Desconfiando que sua irmã estava, na verdade, buscando desvencilhar a imagem dela do gol quadrado, e, diante da aquiescência do pai em deixá-los ali no Via Direta (o que para ele seria terrível, pois ninguém o veria chegando no gol quadrado com corda no para choque), o jovem bradou alto e bateu o pé:

“Não, não e não, papai. O senhor vai deixar agente na escola e é lá embaixo. Aqui no Via Direta, NÃO!”
“Vai sim” – interferiu a irmã – “vamos ficar aqui no shopping sim”
“Não vamos não”
“Vamos sim!”

E começou aquela briga em frente ao Via direta, com a irmã querendo descer e o jovem querendo seguir. E não chegavam a um consenso e pegue briga, até que o pai tomou uma decisão. “Ela desce aqui no Via Direta e eu deixo você lá embaixo”. Ótimo! Chegaram a um acordo.

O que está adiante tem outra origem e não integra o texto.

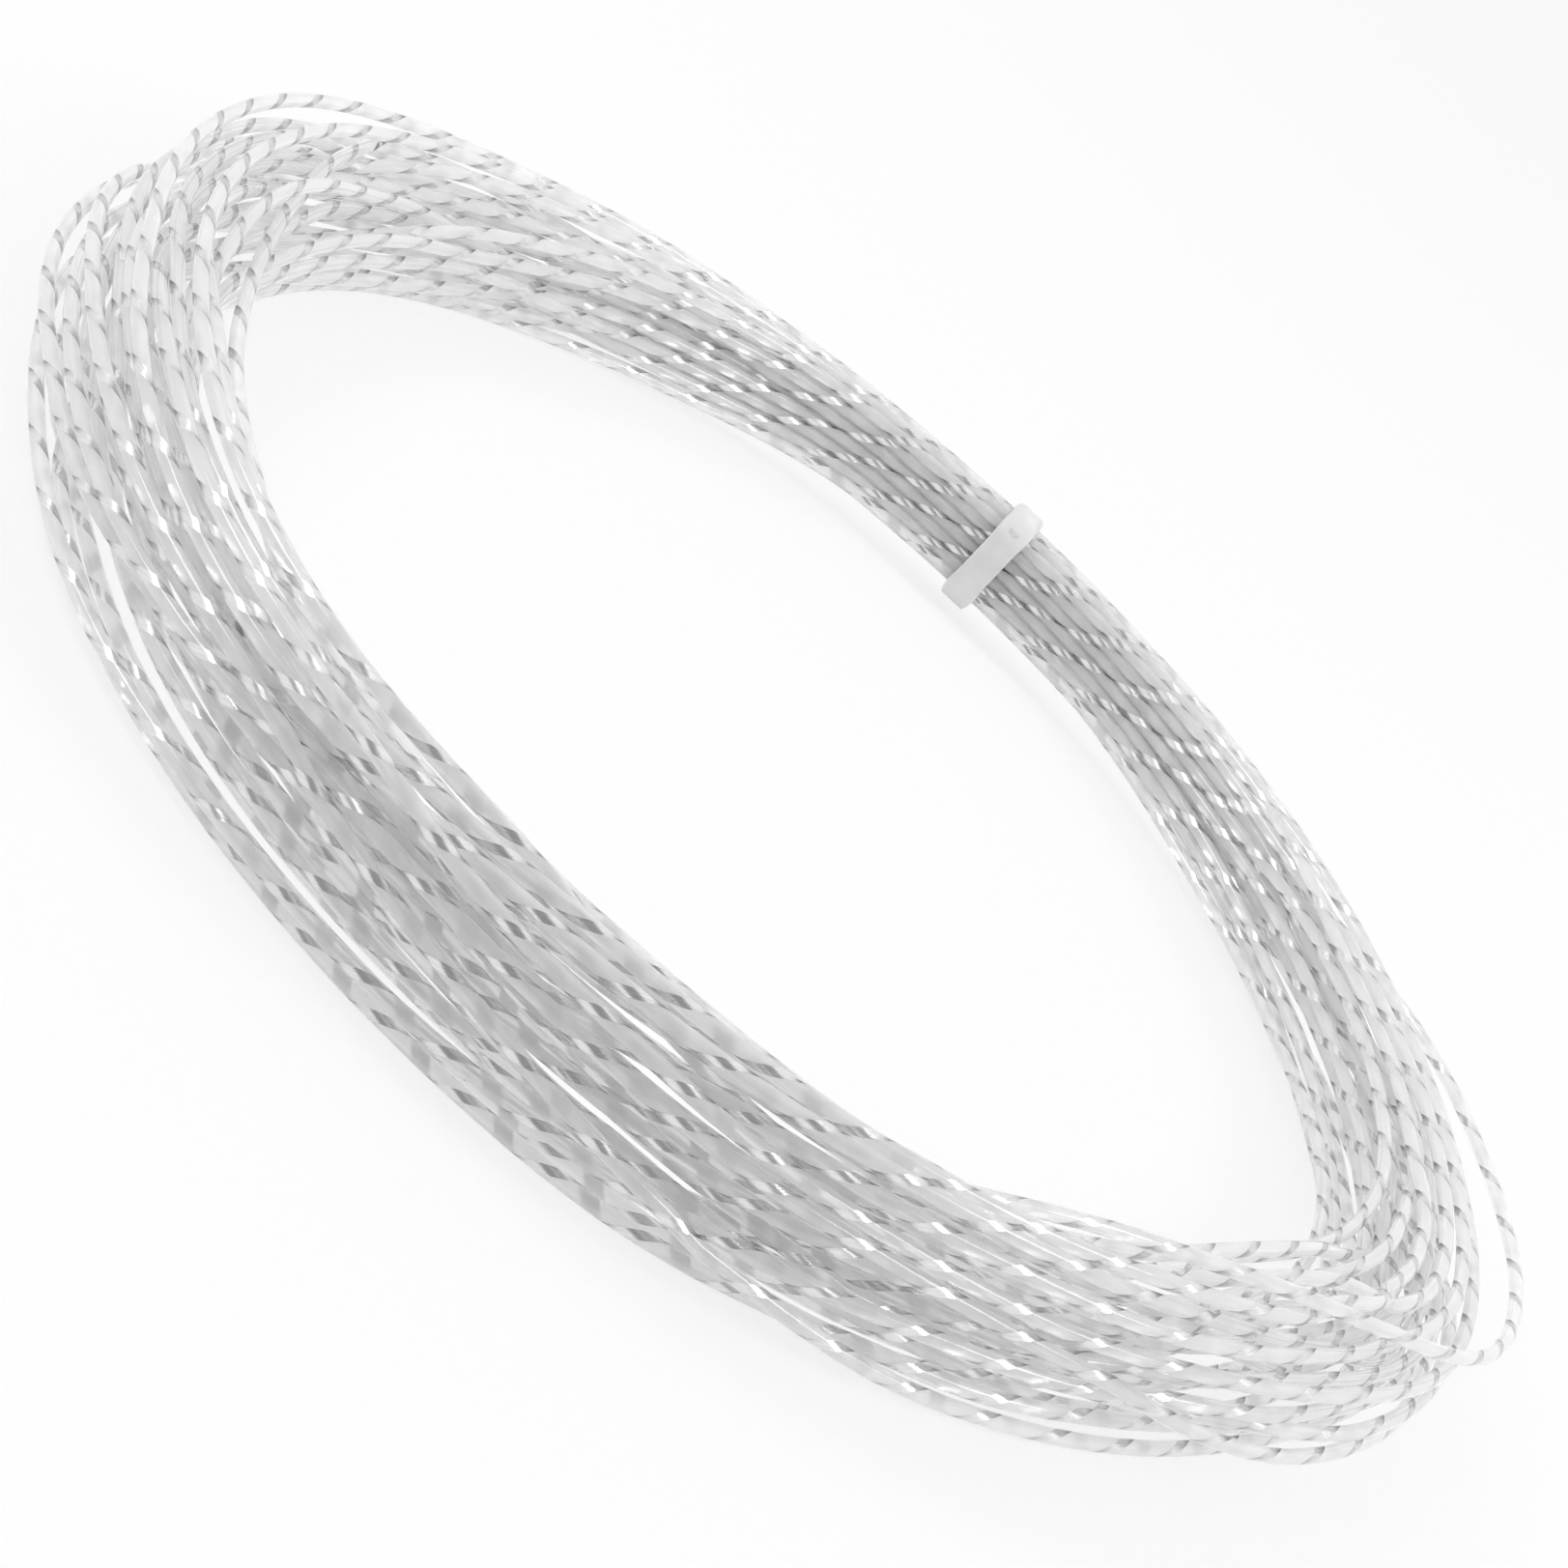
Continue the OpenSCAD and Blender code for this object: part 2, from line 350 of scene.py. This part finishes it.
# %% Settle the turns
rounds = 240
firm_rounds = 0.6 * rounds              # pulled firmly towards the wish, gently after that
firm_pull = 0.06
gentle_pull = 0.015
coarse_rounds = 0.8 * rounds            # smoothed over two steps, over one after that
smoothed_every = 4                      # rounds
keep_apart = 1.03 * string_d
even = np.sqrt(4 * half_t * half_h / turns)       # spacing if the turns share the bundle evenly
even_push = 0.08
start_inwards = 0.14

places = pin(in_stack_share * room * (1 - start_inwards * free[:, None]))
for i in range(rounds):
    pull = firm_pull if i < firm_rounds else gentle_pull
    places = places + pull * (wish - places)
    if i % smoothed_every == 0:
        places = smooth_along(places, 2.0 if i < coarse_rounds else 1.0)
    places, worst = push_apart(places, even, even_push)
    for again in range(2):
        places, worst = push_apart(places, keep_apart)
    places = pin(keep_inside(places))
print("after", rounds, "rounds the closest pair lacks", round(worst / MM, 3), "mm of its room")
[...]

Eis que a irmã desce do carro e o irmão, na esquina, ainda consegue vê-la dando um ajuste na maquiagem. Até que o pai vai descendo a grande ladeira que leva até o CEI, enquanto o jovem, mais feliz do que pinto em merda, vai na janela do carro fazendo questão de falar com todo mundo que está do lado de fora. Dava pra ver carrões importados, carros de luxo, caminhonetas e até Gols Bolas, todos deixando os filhos. “Mas gol quadrado é só o do meu paizão. E com corda no pára-choque” pensava ele com um orgulho que só ele sabia.

Até que o pai para na esquina do colégio. “Não senhor, quero que você me deixe exatamente na frente da escola, naquelas escadarias”. E o pai anda mais um pouquinho e deixa o filhão em frente à escola. Ele desce vagarosamente do gol quadrado certificando-se de que todo mundo estava vendo-o chegar. E estavam mesmo. Todos viram.

Era isso que ele queria. E conseguiu. Desceu orgulhosamente do gol quadrado do pai, com uma charmosa corda no para choque, e o colégio inteiro o viu chegar. Alguns meio cansados, outros tristes pela volta as aulas, mas ele era o cara mais feliz da história naquele momento.

E assim se seguiu durante uma semana inteira. Até que o pai aparece em casa, no sábado, com um carrão do ano com todos os acessórios possíveis e imagináveis. O novo possante era digno das capas de revista 4 rodas dessas que a revista faz: TESTAMOS O NOVO (MODELO DO CARRO). SUCESSO TOTAL.

O novo possante foi comprado. E o gol quadrado foi vendido. E desse dia em diante, as coisas ficaram muito comuns e ele tomou uma decisão: "Quem fica no Via Direta agora sou eu!"